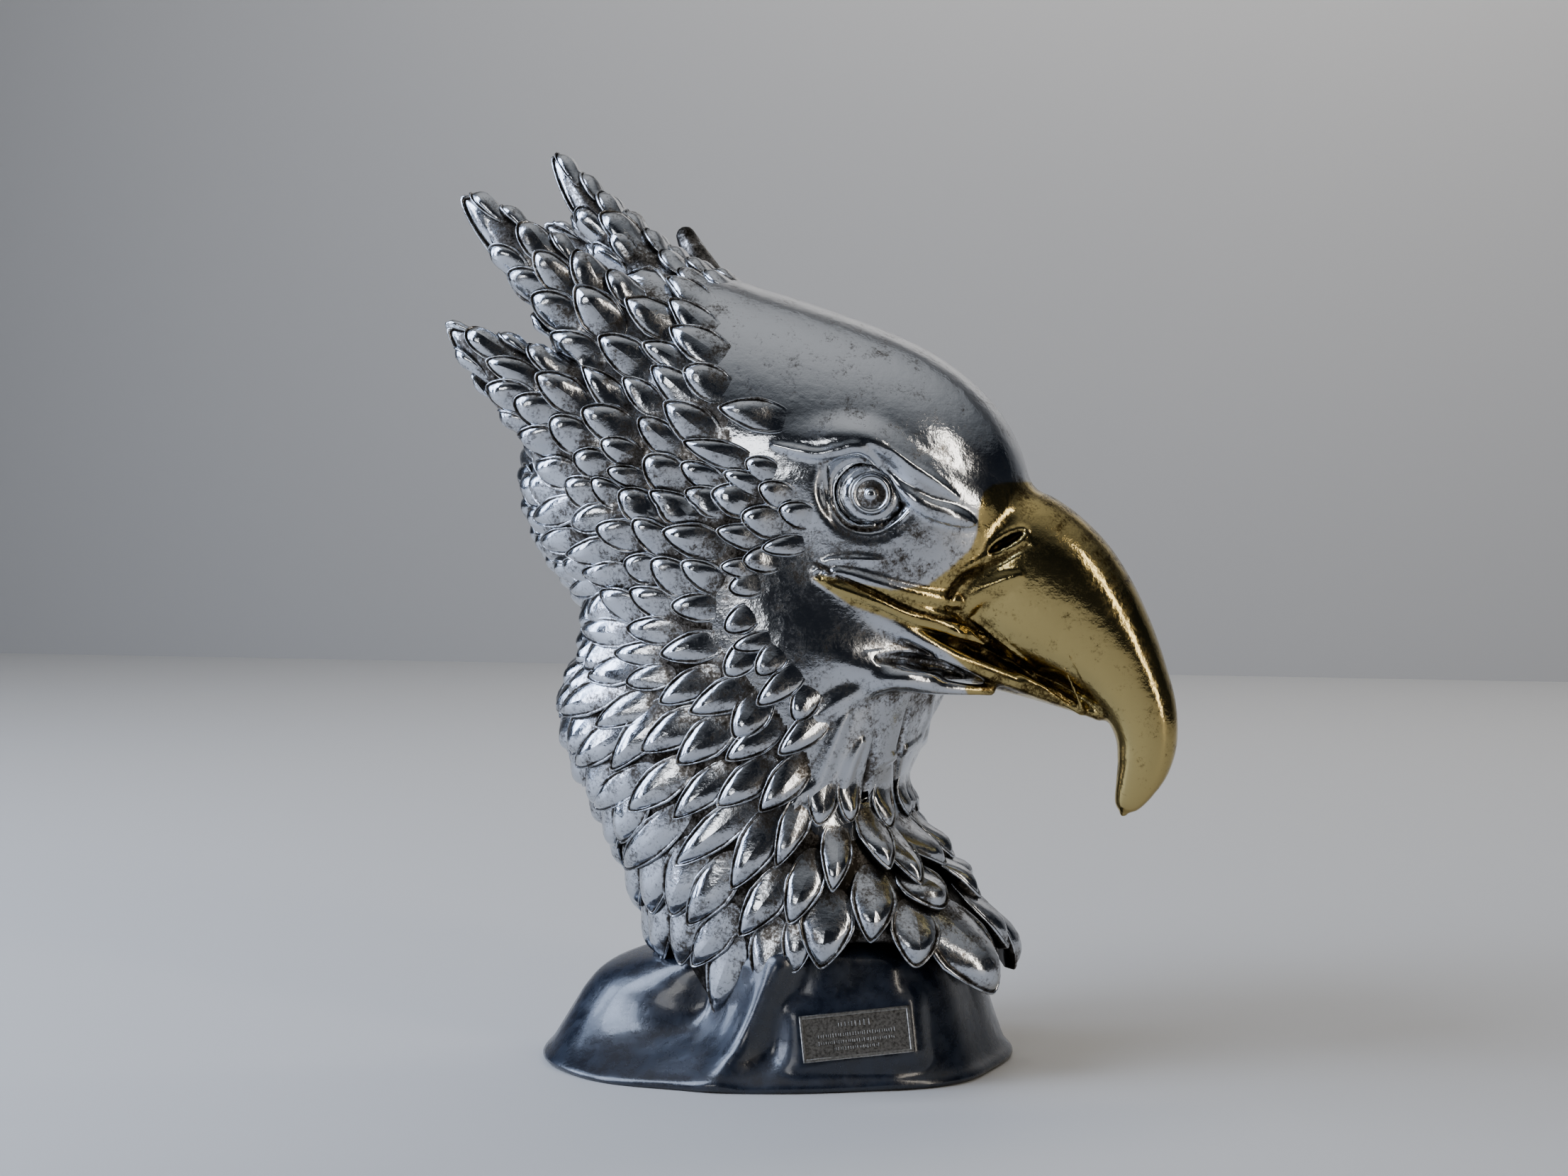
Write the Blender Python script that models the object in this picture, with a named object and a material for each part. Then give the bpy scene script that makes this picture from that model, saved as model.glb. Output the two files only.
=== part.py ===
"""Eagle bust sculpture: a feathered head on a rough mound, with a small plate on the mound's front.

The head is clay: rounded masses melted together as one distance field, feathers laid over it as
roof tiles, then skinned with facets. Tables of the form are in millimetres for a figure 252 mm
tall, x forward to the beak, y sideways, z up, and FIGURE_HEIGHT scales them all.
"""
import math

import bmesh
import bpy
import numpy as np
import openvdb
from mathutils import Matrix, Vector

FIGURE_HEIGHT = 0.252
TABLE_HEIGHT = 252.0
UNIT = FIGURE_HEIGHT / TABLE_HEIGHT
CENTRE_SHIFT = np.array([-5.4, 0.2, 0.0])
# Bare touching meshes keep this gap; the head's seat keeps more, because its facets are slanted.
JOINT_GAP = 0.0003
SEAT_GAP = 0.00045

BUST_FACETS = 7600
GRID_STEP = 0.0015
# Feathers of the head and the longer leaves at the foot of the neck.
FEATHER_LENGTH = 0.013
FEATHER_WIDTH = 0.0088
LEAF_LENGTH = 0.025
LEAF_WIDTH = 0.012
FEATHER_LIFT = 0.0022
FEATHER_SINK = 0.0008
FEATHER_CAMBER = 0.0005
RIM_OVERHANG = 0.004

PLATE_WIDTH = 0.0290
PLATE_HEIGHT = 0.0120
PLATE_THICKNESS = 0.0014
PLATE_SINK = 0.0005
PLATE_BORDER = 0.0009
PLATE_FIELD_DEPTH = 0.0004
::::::
▸ **Problem statement**: Copy out the whole listing exactly.

▸ **Result**:
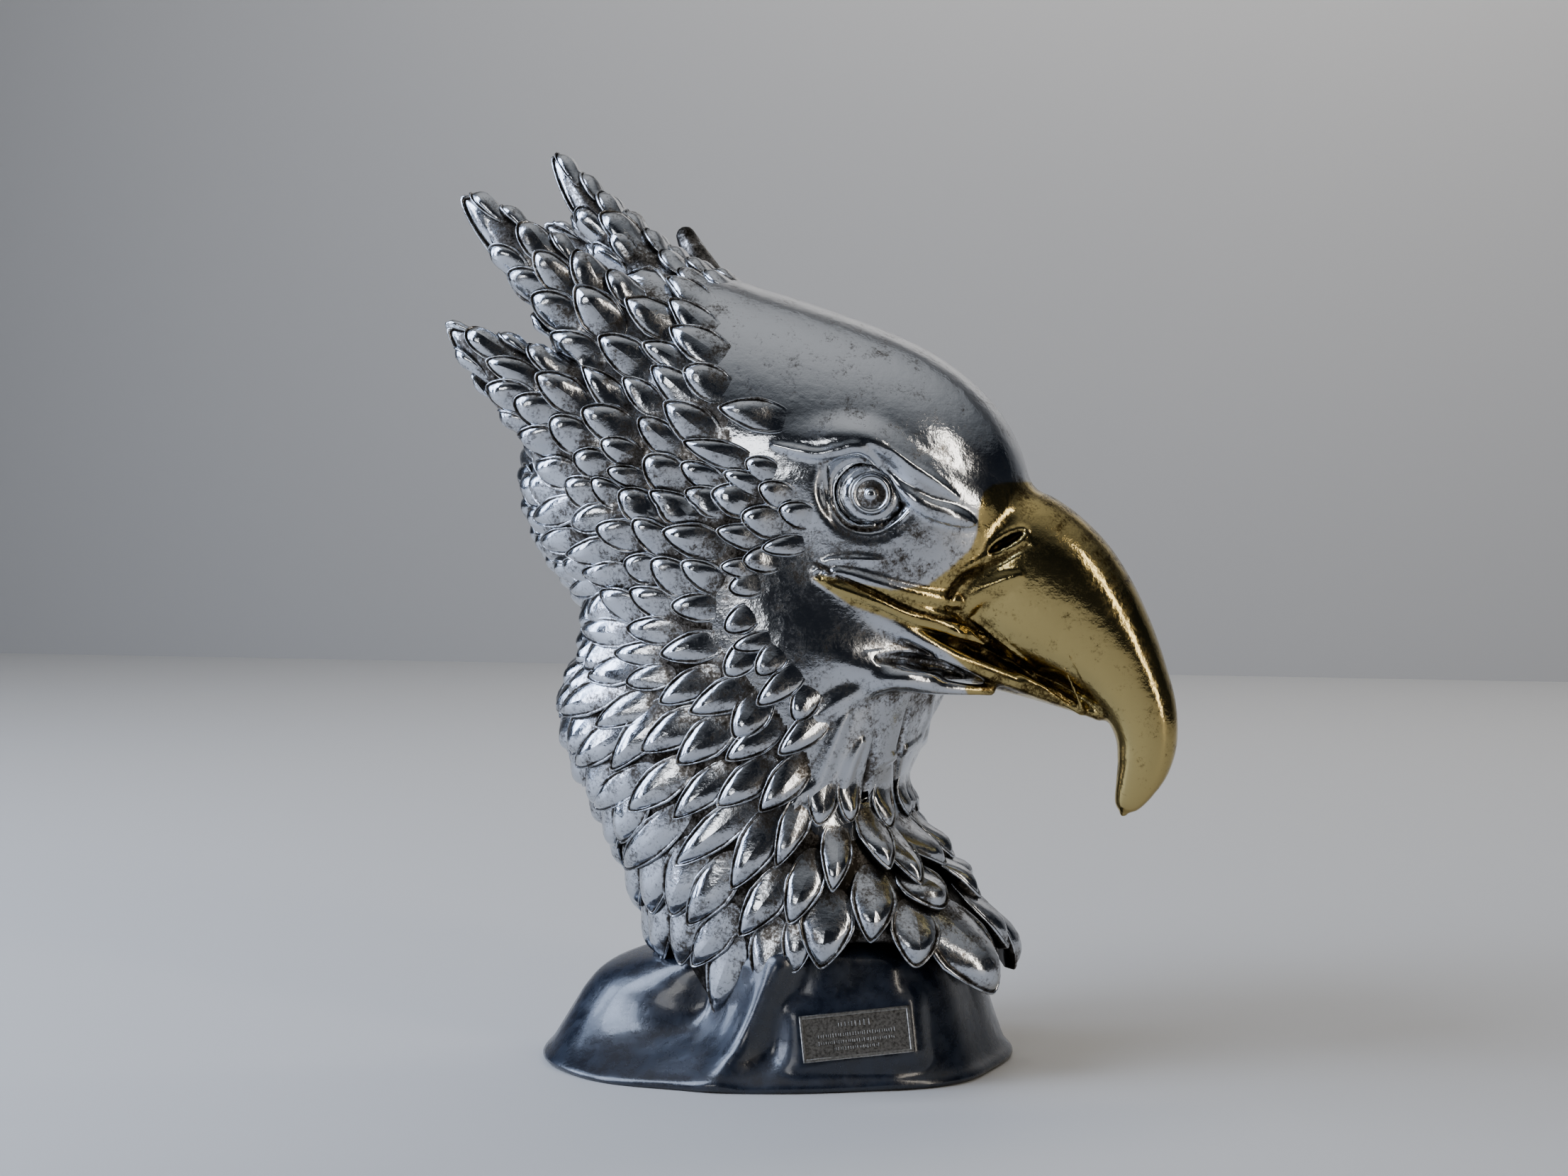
Write the Blender Python script that models the object in this picture, with a named object and a material for each part. Then give the bpy scene script that makes this picture from that model, saved as model.glb. Output the two files only.
=== part.py ===
"""Eagle bust sculpture: a feathered head on a rough mound, with a small plate on the mound's front.

The head is clay: rounded masses melted together as one distance field, feathers laid over it as
roof tiles, then skinned with facets. Tables of the form are in millimetres for a figure 252 mm
tall, x forward to the beak, y sideways, z up, and FIGURE_HEIGHT scales them all.
"""
import math

import bmesh
import bpy
import numpy as np
import openvdb
from mathutils import Matrix, Vector

FIGURE_HEIGHT = 0.252
TABLE_HEIGHT = 252.0
UNIT = FIGURE_HEIGHT / TABLE_HEIGHT
CENTRE_SHIFT = np.array([-5.4, 0.2, 0.0])
# Bare touching meshes keep this gap; the head's seat keeps more, because its facets are slanted.
JOINT_GAP = 0.0003
SEAT_GAP = 0.00045

BUST_FACETS = 7600
GRID_STEP = 0.0015
# Feathers of the head and the longer leaves at the foot of the neck.
FEATHER_LENGTH = 0.013
FEATHER_WIDTH = 0.0088
LEAF_LENGTH = 0.025
LEAF_WIDTH = 0.012
FEATHER_LIFT = 0.0022
FEATHER_SINK = 0.0008
FEATHER_CAMBER = 0.0005
RIM_OVERHANG = 0.004

PLATE_WIDTH = 0.0290
PLATE_HEIGHT = 0.0120
PLATE_THICKNESS = 0.0014
PLATE_SINK = 0.0005
PLATE_BORDER = 0.0009
PLATE_FIELD_DEPTH = 0.0004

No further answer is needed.